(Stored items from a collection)

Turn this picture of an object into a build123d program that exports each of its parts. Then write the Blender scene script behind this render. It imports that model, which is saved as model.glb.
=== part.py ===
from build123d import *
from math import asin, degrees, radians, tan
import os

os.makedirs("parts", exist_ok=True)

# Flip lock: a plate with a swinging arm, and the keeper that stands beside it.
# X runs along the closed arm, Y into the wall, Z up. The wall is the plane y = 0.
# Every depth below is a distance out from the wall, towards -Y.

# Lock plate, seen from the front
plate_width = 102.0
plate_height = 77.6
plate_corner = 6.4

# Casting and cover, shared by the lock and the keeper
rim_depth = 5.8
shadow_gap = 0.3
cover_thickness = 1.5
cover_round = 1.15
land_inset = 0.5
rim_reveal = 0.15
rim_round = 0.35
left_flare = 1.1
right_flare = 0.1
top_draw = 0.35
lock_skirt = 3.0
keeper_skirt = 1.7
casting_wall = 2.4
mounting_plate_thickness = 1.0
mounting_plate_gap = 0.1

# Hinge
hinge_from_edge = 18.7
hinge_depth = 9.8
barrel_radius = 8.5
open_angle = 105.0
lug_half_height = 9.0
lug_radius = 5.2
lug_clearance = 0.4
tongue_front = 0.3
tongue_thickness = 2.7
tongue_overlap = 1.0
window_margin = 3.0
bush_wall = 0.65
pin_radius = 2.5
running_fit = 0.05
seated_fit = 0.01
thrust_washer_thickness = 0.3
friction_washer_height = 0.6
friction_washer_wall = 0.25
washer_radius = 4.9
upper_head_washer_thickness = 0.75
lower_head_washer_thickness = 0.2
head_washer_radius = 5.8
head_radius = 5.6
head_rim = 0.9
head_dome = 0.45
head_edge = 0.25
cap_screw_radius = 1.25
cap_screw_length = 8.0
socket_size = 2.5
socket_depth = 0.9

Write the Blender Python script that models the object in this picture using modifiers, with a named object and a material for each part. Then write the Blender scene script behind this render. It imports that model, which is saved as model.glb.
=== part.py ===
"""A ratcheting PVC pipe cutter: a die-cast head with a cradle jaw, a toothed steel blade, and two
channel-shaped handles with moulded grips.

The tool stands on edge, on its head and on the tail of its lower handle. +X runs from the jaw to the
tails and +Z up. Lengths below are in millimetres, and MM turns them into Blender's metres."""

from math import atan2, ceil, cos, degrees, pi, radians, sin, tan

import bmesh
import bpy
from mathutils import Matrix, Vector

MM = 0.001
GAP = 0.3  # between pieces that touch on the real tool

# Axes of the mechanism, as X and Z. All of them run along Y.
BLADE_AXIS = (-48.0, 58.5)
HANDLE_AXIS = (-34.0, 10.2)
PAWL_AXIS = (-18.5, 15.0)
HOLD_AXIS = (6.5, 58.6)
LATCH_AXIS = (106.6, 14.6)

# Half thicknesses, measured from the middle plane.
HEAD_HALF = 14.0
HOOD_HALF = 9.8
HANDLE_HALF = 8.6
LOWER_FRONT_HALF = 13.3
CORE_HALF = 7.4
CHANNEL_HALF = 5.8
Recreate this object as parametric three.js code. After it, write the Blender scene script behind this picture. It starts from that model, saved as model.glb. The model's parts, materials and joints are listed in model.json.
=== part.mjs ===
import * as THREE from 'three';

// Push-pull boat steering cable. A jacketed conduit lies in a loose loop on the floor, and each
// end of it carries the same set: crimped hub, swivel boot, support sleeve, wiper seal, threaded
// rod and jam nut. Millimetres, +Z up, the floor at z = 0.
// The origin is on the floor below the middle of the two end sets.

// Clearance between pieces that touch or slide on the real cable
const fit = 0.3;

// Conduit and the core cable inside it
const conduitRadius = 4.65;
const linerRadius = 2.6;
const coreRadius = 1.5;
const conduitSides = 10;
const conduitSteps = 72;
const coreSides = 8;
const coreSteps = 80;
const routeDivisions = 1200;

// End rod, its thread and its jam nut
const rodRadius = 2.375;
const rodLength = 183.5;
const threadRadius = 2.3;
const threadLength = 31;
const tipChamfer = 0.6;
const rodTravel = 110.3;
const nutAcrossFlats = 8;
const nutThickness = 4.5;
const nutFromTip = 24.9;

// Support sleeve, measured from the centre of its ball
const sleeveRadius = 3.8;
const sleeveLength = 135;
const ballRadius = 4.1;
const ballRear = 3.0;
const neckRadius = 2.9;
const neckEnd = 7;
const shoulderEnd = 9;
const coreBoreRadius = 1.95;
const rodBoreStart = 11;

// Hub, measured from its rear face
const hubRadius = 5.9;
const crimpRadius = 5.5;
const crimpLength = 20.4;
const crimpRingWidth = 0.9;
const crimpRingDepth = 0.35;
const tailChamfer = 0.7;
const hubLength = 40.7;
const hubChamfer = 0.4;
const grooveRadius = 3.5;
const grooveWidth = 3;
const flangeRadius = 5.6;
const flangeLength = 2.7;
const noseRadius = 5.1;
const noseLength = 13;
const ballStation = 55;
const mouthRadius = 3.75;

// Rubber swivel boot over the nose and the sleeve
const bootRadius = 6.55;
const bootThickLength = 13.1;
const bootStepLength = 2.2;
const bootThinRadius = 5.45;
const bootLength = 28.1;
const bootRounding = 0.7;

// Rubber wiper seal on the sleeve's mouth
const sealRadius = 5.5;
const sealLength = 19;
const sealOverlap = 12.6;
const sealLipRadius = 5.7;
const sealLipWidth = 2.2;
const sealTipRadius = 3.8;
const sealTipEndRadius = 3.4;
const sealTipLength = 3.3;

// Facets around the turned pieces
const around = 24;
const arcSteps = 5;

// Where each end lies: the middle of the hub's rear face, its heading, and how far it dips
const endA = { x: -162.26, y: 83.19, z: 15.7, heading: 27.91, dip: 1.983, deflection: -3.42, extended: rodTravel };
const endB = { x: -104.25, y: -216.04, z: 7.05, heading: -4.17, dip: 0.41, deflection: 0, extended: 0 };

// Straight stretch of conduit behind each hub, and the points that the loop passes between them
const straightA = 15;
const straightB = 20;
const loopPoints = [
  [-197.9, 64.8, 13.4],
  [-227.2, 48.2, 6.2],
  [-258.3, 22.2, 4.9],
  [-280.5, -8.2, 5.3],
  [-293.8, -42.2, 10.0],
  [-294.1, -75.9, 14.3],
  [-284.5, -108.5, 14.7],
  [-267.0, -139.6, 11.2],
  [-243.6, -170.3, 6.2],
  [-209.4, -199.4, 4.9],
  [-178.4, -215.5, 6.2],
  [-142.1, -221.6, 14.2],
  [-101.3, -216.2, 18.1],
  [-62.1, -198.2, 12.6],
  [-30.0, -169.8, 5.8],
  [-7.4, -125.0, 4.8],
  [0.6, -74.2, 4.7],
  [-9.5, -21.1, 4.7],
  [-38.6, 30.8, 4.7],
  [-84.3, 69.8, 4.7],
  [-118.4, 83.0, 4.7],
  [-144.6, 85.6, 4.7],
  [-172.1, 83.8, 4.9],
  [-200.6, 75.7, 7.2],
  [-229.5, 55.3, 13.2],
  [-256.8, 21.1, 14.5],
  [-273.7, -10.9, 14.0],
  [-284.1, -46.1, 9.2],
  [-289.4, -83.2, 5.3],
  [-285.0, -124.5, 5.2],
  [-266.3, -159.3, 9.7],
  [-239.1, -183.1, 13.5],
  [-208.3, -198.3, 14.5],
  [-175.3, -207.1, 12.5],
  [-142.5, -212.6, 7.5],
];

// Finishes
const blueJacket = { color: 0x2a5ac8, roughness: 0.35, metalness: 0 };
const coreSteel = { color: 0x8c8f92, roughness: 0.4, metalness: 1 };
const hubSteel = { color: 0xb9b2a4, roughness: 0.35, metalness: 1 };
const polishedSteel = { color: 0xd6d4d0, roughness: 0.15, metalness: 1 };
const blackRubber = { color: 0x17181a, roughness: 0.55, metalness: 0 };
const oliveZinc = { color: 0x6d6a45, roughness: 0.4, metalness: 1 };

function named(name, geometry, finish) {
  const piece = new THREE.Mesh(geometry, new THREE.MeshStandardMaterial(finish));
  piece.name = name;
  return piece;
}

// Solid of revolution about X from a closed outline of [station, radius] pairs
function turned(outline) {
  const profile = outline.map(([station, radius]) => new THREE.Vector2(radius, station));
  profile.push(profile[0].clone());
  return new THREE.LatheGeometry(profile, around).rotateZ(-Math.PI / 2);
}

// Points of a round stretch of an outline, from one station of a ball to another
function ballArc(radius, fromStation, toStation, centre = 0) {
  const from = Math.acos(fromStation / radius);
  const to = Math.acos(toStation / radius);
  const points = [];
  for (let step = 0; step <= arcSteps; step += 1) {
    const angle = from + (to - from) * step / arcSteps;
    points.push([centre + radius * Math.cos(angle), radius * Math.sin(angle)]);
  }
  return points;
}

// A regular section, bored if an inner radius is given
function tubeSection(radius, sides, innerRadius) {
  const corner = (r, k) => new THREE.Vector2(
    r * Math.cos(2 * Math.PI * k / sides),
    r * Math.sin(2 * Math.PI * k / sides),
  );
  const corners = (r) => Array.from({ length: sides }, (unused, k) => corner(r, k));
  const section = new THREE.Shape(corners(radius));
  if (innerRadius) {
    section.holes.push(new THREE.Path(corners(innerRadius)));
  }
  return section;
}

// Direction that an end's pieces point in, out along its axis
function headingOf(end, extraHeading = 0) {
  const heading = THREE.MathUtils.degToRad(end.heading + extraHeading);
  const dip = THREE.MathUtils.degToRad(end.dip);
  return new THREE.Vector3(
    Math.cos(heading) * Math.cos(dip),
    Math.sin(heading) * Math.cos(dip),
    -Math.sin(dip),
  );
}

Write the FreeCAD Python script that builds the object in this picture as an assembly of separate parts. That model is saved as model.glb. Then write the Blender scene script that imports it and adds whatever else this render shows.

### STATED TASK:
Print the lines from the line containing "Recreate this object" to the line containing "const routeDivisions = 1200;", both ends included, exactly and with nothing added.

### RESPONSE:
Recreate this object as parametric three.js code. After it, write the Blender scene script behind this picture. It starts from that model, saved as model.glb. The model's parts, materials and joints are listed in model.json.
=== part.mjs ===
import * as THREE from 'three';

// Push-pull boat steering cable. A jacketed conduit lies in a loose loop on the floor, and each
// end of it carries the same set: crimped hub, swivel boot, support sleeve, wiper seal, threaded
// rod and jam nut. Millimetres, +Z up, the floor at z = 0.
// The origin is on the floor below the middle of the two end sets.

// Clearance between pieces that touch or slide on the real cable
const fit = 0.3;

// Conduit and the core cable inside it
const conduitRadius = 4.65;
const linerRadius = 2.6;
const coreRadius = 1.5;
const conduitSides = 10;
const conduitSteps = 72;
const coreSides = 8;
const coreSteps = 80;
const routeDivisions = 1200;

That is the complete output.